Schmutz hat sich da nie abgesetzt, obwohl genug vorhanden ist:?

Gruß,
Frank

P.S. Die Bilder von deinem Teichumbau funzen nicht mehr!


----------



## schrope (21. Apr. 2009)

*AW: Wie funktioniert ein Vortex*

Hallo Frank,

tja, das ist das Problem beim Vortex und auch noch in Verbindung mit einem gepumpten System.

Wenn du hier im Forum etwas nach Vortes stöberst wird du herausfinden das ein Vortex unter 500l Volumen nicht wirklich funktionieren kann, ausserdem sieht es so aus als würde hier das Wasser gerade hineinströmen. 
In einem Vortex sollte eine kreisende Wasserbewegung herschen damit sich der Schmutz besser nach unten absetzt.
Das kannst du einmal probieren. Besorg dir einen passenden ~90° Bogen und gibt diesen innen im Vortex über den Einlauf, sodas dann die Strömung zur Seite geht und nicht mehr geradeaus.
Weiters hast du noch ein gepumptes System wo dir die Pumpe den Schmutz auch noch kleinhechselt, wodurch sich der Schmutz noch schwerer absetzen kann.

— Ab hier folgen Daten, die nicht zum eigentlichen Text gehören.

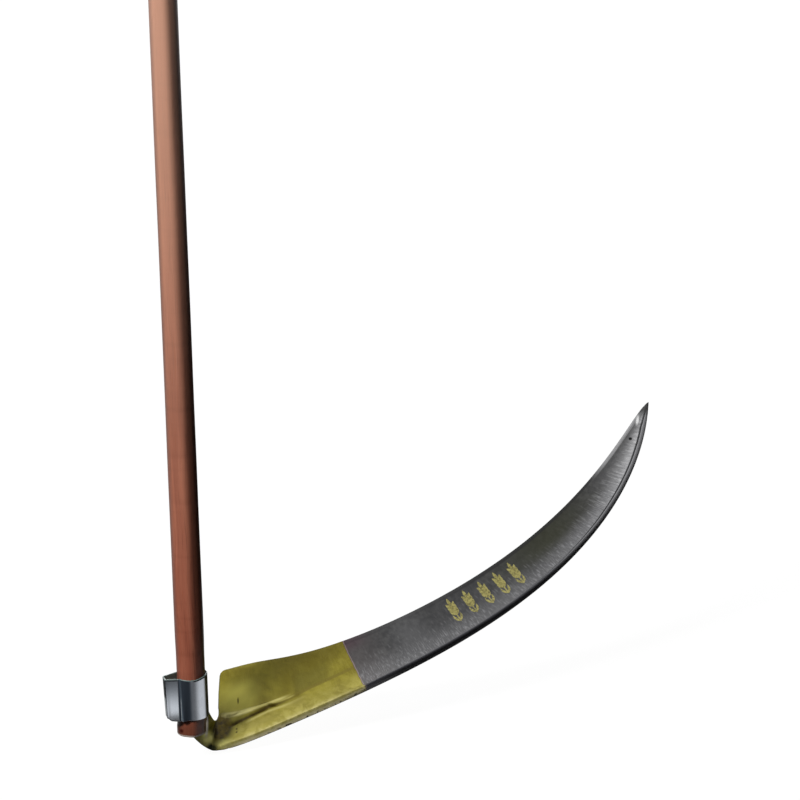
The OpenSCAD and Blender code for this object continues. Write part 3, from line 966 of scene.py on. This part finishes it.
# The hollow at the heel, the neck under the ring and the light strip beside the pole's foot
murk = inks(rise(lumps, 0.40, 0.60), "322700", "5c4e02")
gold = colour_mix(spot(-1, 19, 31, 27, 3.0), gold, murk)
x, _, z = parts_of(where)
from_axis, over_foot = x * 1000, z * 1000 - FOOT_Z
flank = hump(from_axis, 16.5, 10) * hump(over_foot, -16.5, 15)
strip = hump(over_foot * -0.04 + from_axis, 15.8, 3) * hump(over_foot, 3, 22)
pits = spot(18.6, 1.7, 21.5, 1.7, 1.4) + spot(18.4, 1.7, 16.6, 1.9, 1.4)
chips = rise(noise(where, 170, 3), 0.54, 0.60) * rise(across, 1.4, 0.5) * rise(along, 30, 90)
gold = lay(
    gold,
    (spot(-12, 13, 46, 18, 1.2), "3a3a12"),
    (clamped(flank * 1.8), "f0ea90"),
    (spot(-8, 7, 1.5, 6, 1.8), "2c2f14"),
    (clamped(strip * 2.6), "fff8ee"),
    (spot(3, 12, 6, 8, 1.0), "b1ac5f"),
    # a slit and two pits, then the bright lower rim with its chips
    (spot(22, 1.4, 62, 6, 1.5), "463c04"),
    (pits, "3d3405"),
    (rise(across, 3, 0.8, 0.0, 0.85) * rise(along, 0, 30), "e6dcae"),
    (chips, "3c382a"),
    (rise(across, 0.6, 0.1) * 0.4, "4a4423"))
print("paint wired,", len(tree.nodes), "nodes")

# %% Bare steel of the blade
mottle = noise(where, 150, 5, 0.65)
cloud = noise(where, 20, 3, 0.5)
fibre = streaks(0.76, 0.12, 3)
grind = streaks(0.42, 0.06, 4, 0.5)
rib_side = rise(edge_share, 0.60, 0.16, 0.0, 1.0)
ground_off = rise(along, 500, 620) * rise(edge_share, 0.80, 0.42)
dark_edge = rise(along, 640, 590, 0.0, 0.8) * rise(along, 300, 420, 0.4, 1.0)
full_width = calc("MAXIMUM", edge_share, 0.001)
to_hole = distance(along - TIP_HOLE_PLACE[0], across - TIP_HOLE_PLACE[1])
bevel = rise(across / full_width - across, BEVEL_W + 1, BEVEL_W - 0.2)
over_rib = across - calc("MINIMUM", across * 0.25 / full_width, RIB_W)
steel = inks(rise(mottle, 0.35, 0.68), "363637", "464646")
steel = lay(
    steel,
    # clouds, warmer steel and rust next to the paint, and an olive cast half way
    (rise(cloud, 0.40, 0.65, 0.0, 0.5), "363637"),
    (rise(along, 260, 190, 0.0, 0.45), "4e4948"),
    (rise(along, 235, 190) * rise(edge_share, 0.70, 0.98, 0.0, 0.7), "46343c"),
    (hump(along, 500, 130) * rise(edge_share, 0.25, 0.70, 0.0, 0.85), "2f3025"),
    # brighter towards the rib and the tip, with light and dark marks of the grinder
    (rib_side * rise(along, 440, 660, 0.26, 0.85), "6e6e70"),
    (rise(fibre, 0.48, 0.70) * rib_side * 0.42, "909092"),
    (rise(along, 560, 680) * rise(edge_share, 0.85, 0.25, 0.12, 0.72), "909091"),
    (rise(grind, 0.50, 0.66) * ground_off * 0.34, "b0b0b1"),
    (rise(grind, 0.46, 0.34) * ground_off * 0.45, "414142"),
    (dent * rise(along, 300, 600, 0.13, 0.25), "929294"),
    # the dark line along the edge, one light patch, the bevel and a bright sliver at the tip
    (rise(edge_share, 0.90, 0.94) * dark_edge, "1f1f20"),
    (spot(275, 36, 46, 36, 0.35), "606061"),
    (bevel * rise(along, 600, 645, 0.0, 0.9), "7e7e7f"),
    (spot(708.5, 9.5, 11.3, 2.6, 1.5), "c4c4c4"),
    (rise(over_rib, 3, 1.6, 0.0, 0.9), "19191b"))
rib_shade = inks(rise(along, 350, 660), "47474b", "78787a")
outer = rise(across, 0.8, 0.2)
steel = lay(
    colour_mix(rise(over_rib, 0.6, -1), steel, rib_shade),
    # the rib's outer side, the dark tip, the fringe beside the paint and the hole
    (outer, "88888a"),
    (rise(along, 713, 724, 0.0, 0.88), "2e2e2d"),
    (fringe * 0.5, "8d7b74"),
    (rise(to_hole, 2.4, 1.7), "101011"))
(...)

Wenn ich du wäre, dann würde ich den Vortex bei 1..2..3 verscheppern und einen Spaltsiebfilter kaufen oder selbst bauen. Das sind zuverlässige Vorfilter welche den Schmutz auch wirklich AUS dem System entfernen! Such mal hier im Forum danach und lies dich darüber schlau. 

MfG,
Peter

P.S: Also bei mir funktionieren alle Bilder bei meinem Teichumbau.....(auch auf der Arbeit)


----------



## Jogibärle (21. Apr. 2009)

*AW: Wie funktioniert ein Vortex*

Hallo Frank,

die Maße von deinem Vortex kannst vergessen, viiiiiiiiiiiiiel zu klein.
Mein Filter hat auch einen Vortex, funktioniert top wie es Peter erwähnt hat so das das Waser zu ruhe kommt und sich der Dreck absetzt. Schieber auf zum reinigen und dann läuft das Teil wieder
Kauf dir einen größeren Vortex vorne hin, am besten nicht unter 200Liter.


gruß Jürgen


----------



## qix100 (21. Apr. 2009)

*AW: Wie funktioniert ein Vortex*

Hallo zusammen,

also unser Vortex ist wohl so konzipiert, dass das Wasser durch die UV Lampe und dann in das Loch (4. Bild) rein fließt. Wenn du jetzt vom 90° Bogen sprichst, sollte der dann per Standrohr besser in den unteren Bereich geleitet werden oder an der Wasseroberfläche?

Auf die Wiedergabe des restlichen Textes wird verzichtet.